La suba del 2% de las retenciones a la harina de soja y al aceite por decreto -a los fines de fondear el Fideicomiso de Trigo que buscará morigerar los precios de sus derivados- suscitó algunas medidas de fuerza por parte de los productores agrícolas bajo la forma de “tractorazos”. Estos tuvieron lugar en las provincias de Entre Ríos y en Córdoba y contaron con el apoyo de Juntos por el Cambio.
Por otra parte, la Mesa de Enlace se reunirá el próximo miércoles con los presidentes de cada bloque en Diputados y en el Senado para reclamar la derogación del reciente decreto presidencial y retrotraer las retenciones a dichos productos. Argumentando que únicamente el Congreso está facultado para modificar lo relativo a los derechos de exportación tras no haberse aprobado el Presupuesto 2022.
Si bien la protestas del “campo” no tienen asidero, tratándose de un sector que viene embolsando rentas extraordinarias en el último tiempo a partir de los altos precios de las commodities, podemos afirmar que en esta oportunidad ha reaccionado de manera relativamente atemperada. Sucede que la determinación del gobierno se reduce a eliminar la quita de 2 puntos en las retenciones a la harina y el aceite de soja que había otorgado en octubre 2020, reponiendo la alícuota del 33%.
La medida en sí no afecta a los productores de granos que ya tributaban un 33% al exportar, sin embargo, se atajan ante la posibilidad de que los pulpos agroindustriales le trasladen esos mayores costos. Los protagonistas del “tractorazo” omiten que en los últimos 14 años la reducción de retenciones a los granos ha sido sideral: -10% en el caso del maíz, -16% en los granos de trigo y -25% en el girasol.
Por su parte, los subproductos involucrados representan el 90% de las exportaciones del complejo sojero, cuyas ventas al exterior en 2021 sumaron USD 23.800 millones. Su fabricación recae en apenas 11 empresas, de las cuales 8 concentran el 95% de la facturación total. Como vemos, más allá de las quejas, la variación de dos puntos en las retenciones no modifica sustancialmente la magnitud de las ganancias que reportan estos monopolios.
Es evidente que el gobierno no tiene ninguna intención de confrontar con el capital agrario, ya que necesita de los dólares que provee el sector para incrementar las reservas y utilizarlas en el pago de la deuda, tal como exige el FMI. Solo atinó a subir tímidamente las retenciones a los productos mencionados para subsidiar a los productores de trigo y a las molineras, con la intención de amortiguar el encarecimiento de la harina, el pan y los fideos, el cual pegó un salto tras el estallido bélico entre Rusia y Ucrania.
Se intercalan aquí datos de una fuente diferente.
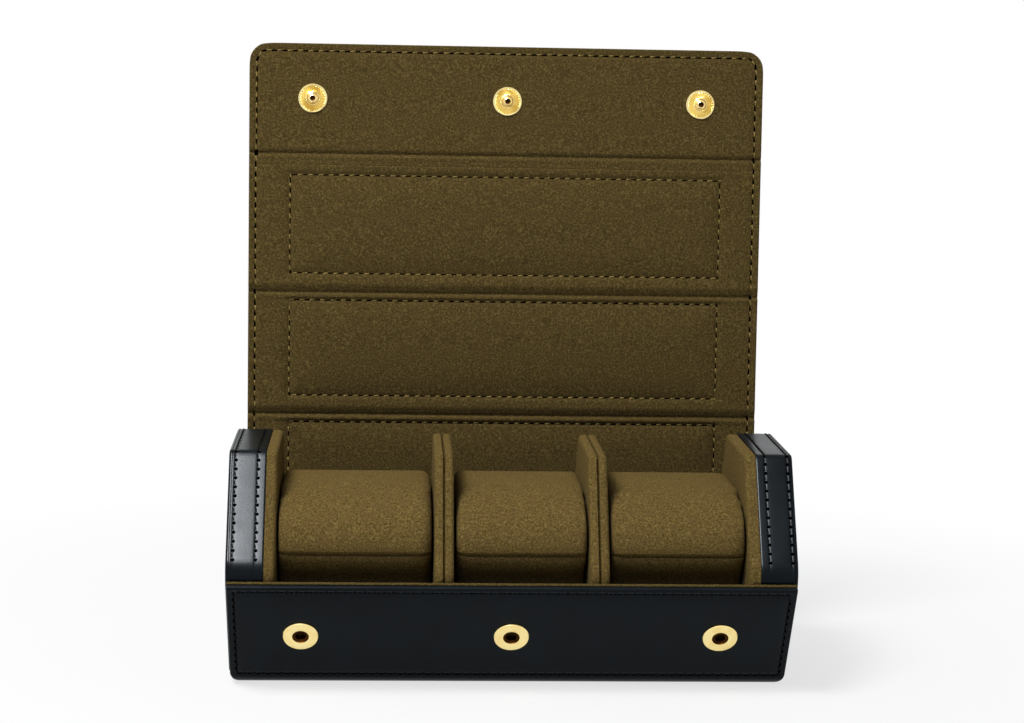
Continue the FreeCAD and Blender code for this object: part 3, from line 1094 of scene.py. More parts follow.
@dataclass
class FixedWrap:
    """The wrap's fixed half: front, floor and rear walls in one bent sheet.

    Attributes:
        row: how far the edge stitching lies inside the sheet's edges.
        row_width: half the width of the channel that a sewn line makes.
        draw: how deep the stitching draws the leather in.
        edge, rolled: rounding of the lining's edge and of the leather's.
        foot_row: how far above the foot bends a wall's lowest stitches run.
        foot_round: radius of the walls' lower corners, seen from the front.
        post_hole, post_depth: radius and depth of the holes for the sockets.
        pitch: about how far apart the sheets' lines are.
        body: the moving body that the wrap is on.
    """

    row: float = 2.6 * MM
    row_width: float = 0.6 * MM
    draw: float = 0.4 * MM
    edge: float = 0.4 * MM
    rolled: float = 1.7 * MM
    foot_row: float = 1.0 * MM
    foot_round: float = 4.2 * MM
    post_hole: float = 2.8 * MM
    post_depth: float = 5.0 * MM
    pitch: float = 4.5 * MM
    body: str = "base"

    def __post_init__(self) -> None:
        """Lays out the sewn rectangles of the two walls and their boards."""
        bends = BASE_PATH.bends()
        self.first_bend, self.last_bend = bends[1:3], bends[3:5]
        self.row_x = SIZES.base_end - self.row
        beyond = BASE_PATH.length + 4 * self.row
        self.sewn = [(self.row, bends[1] - self.foot_row), (bends[4] + self.foot_row, beyond)]
        legs = (bends[0:2], bends[2:4], bends[4:6])
        self.boards = [(low + SIZES.board_gap, high - SIZES.board_gap) for low, high in legs]

    def drawn_in(self, runs: np.ndarray) -> np.ndarray:
        """How far the sheet's sides are drawn in at the foot bends and between.

        Args:
            runs: places along the sheet.
        Returns:
            One distance for each place.
        """
        (a, b), (c, d) = self.first_bend, self.last_bend
        turned = np.clip((runs - a) / (b - a), 0, 1) * np.clip((d - runs) / (d - c), 0, 1)
        height = (SIZES.small_corner + SIZES.wrap) * (1 - np.cos(math.radians(FOLD) * (1 - turned)))
        height += (np.maximum(a - runs, 0) + np.maximum(runs - d, 0)) * FOLD_SINE
        left = self.foot_round - np.minimum(height, self.foot_round)
        return self.foot_round - np.sqrt(self.foot_round**2 - left**2)

    def sheet(self, name: str, face: Side) -> Piece:
        """One layer of the bent wrap, with rounded free edges and sewn lines.

        Args:
            name: the piece's name.
            face: the side that it shows.
        Returns:
            The sheet.
        """
        outer = face is Side.OUTER
        reach, path = SIZES.base_end, BASE_PATH
        marks = edge_marks(reach, self.edge) + row_marks(self.row_x, self.row_width)
        across = spread([s * m for m in marks for s in (-1, 1)], self.pitch)
        rows = [self.rolled if outer else self.edge]
        for run in (run for pair in self.sewn for run in pair):
            rows += row_marks(run, self.row_width)
        for low, high in self.boards:
            rows += [low - self.edge, low, high, high + self.edge]
        piece = woven_grid(name, across, path.lines(0, path.length, self.pitch, rows), face)
        points = points_of(piece)
        lines = [np.abs(outside(points, self.row_x, low, high)) for low, high in self.sewn]
        sewn = channel(np.minimum(*lines), self.draw, self.row_width)
        points[:, 1] = face.depth - face.value * sewn
        set_points(piece, points)
        thicken(piece, SIZES.lining)
        if outer:
            seat_on_boards(piece, reach - SIZES.hem, self.boards)
        hold_ends(piece, [path.length])
        refine(piece)
        points = points_of(piece)
        points[:, 0] *= 1 - self.drawn_in(points[:, 2]) / reach
        set_points(piece, points)
        path.bend(piece)
        if outer:
            self.drill(piece)
        return smooth(piece, SHEET_ANGLE)

    def drill(self, piece: Piece) -> None:
        """Cuts the holes that the sockets' posts go through.

        Args:
            piece: the bent leather.
        """
        y, z = BASE_PATH.place(np.full(2, SIZES.socket_run), np.array([SIZES.wrap, 0.0]))
        turn = Vector((0, y[1] - y[0], z[1] - z[0])).to_track_quat("Z", "Y").to_euler()
        for x in (-SIZES.snap_place, 0.0, SIZES.snap_place):
            deselect_all()
            bpy.ops.mesh.primitive_cylinder_add(
                vertices=32,
                radius=self.post_hole,
                depth=self.post_depth,
                location=(x, y[0], z[0]),
                rotation=turn,
            )
            drill = added("post_drill")
            finish_with(piece, "BOOLEAN", object=drill, operation="DIFFERENCE", solver="EXACT")
            bpy.data.objects.remove(drill)

    def seams(self) -> list[Seam]:
        """The stitching round the front wall and up the rear wall.

        Returns:
            One row for each wall.
        """
        x, (low, high), (rear, _) = self.row_x, *self.sewn
        top = BASE_PATH.length - self.row
        front = [(-x, low), (x, low), (x, high), (-x, high), (-x, low)]
        routes = {"front": front, "rear": [(-x, top), (-x, rear), (x, rear), (x, top)]}
        shown = (SIZES.wrap, Side.OUTER, Finish.BLACK_THREAD, self.draw)
        sewn = {"thick": 0.6 * MM, "pitch": 3.4 * MM, "hole": (1.6 * MM, 1.1 * MM), "slant": 12.0}
        return [
            Seam(f"{word}_wall_stitches", route, *shown, **sewn) for word, route in routes.items()
        ]

    def build(self) -> None:
        """Builds the leather, the lining and the stitching."""
        layers = (
            ("leather", Side.OUTER, Finish.LEATHER),
            ("lining", Side.INNER, Finish.FLAP_SUEDE),
        )
        for name, face, finish in layers:
            piece = self.sheet(f"wall_{name}", face)
            dress(piece, finish)
            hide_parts(f"base_{name}")
            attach(piece, self.body)
            LOG.info("wall %s: %d faces", name, len(piece.data.polygons))
        for seam in self.seams():
            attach(seam.build(BASE_PATH), self.body)


# The flap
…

Lo hizo para ahorrarse la aplicación de medidas de otro tenor que efectivamente sirvan para desacoplar los precios internos de los internacionales, como aumentar las retenciones de dicho cereal por ejemplo, ocultando que el problema de fondo reside en el control privado del comercio exterior de Argentina, algo que Alberto Fernández de ningún modo se propone alterar.
Menos aún tiene en agenda encarar un conflicto con el campo en momentos donde el debilitamiento del oficialismo crece fruto de la crisis política que anida en su seno. En esa línea, busca evitar entrar en colisión con Juntos por el Cambio dado que necesitará de sus votos en el Congreso de aquí en más, luego de haber sido desairado por los parlamentarios kirchneristas.
Lógicamente, como hemos señalado en estas páginas, la cuestión impositiva estará condicionada por las exigencias del FMI en materia de recaudación, con lo que no se descarta que puedan surgir nuevos choques con sectores de la propia clase capitalista, incluido el agro. En definitiva, lo anterior forma parte de las contradicciones que comprende la hoja de ruta fondomonetarista en la gestión de un Estado quebrado, donde prevalece el principio de la “sábana corta”.
Estamos frente a un escenario donde los pulpos que acaparan la producción de alimentos acrecientan su fortuna, mientras se extiende el hambre sobre capas enteras de la población como resultado de la carestía. La única forma de terminar con semejante desigualdad es sometiendo los libros contables de estas empresas al control obrero, lo cual confirmaría, entre otras cosas, el abismo que existe entre los costos locales de producción y los precios de exportación. Luego, avanzar en la nacionalización de la tierra, la industria alimenticia y el comercio exterior, bajo la dirección de los trabajadores en pos de orientar esos recursos a la satisfacción de las necesidades sociales.
Mientras tanto, ganemos las calles para defender nuestros ingresos, reclamando un salario mínimo de $130 mil, aumentos salariales indexados a la inflación, trabajo bajo convenio para todos y la eliminación de impuestos al consumo como IVA. Se trata de un programa integral contra un régimen de saqueo capitalista, primarización económica y atraso nacional, que el cogobierno con el FMI se encargará de agudizar.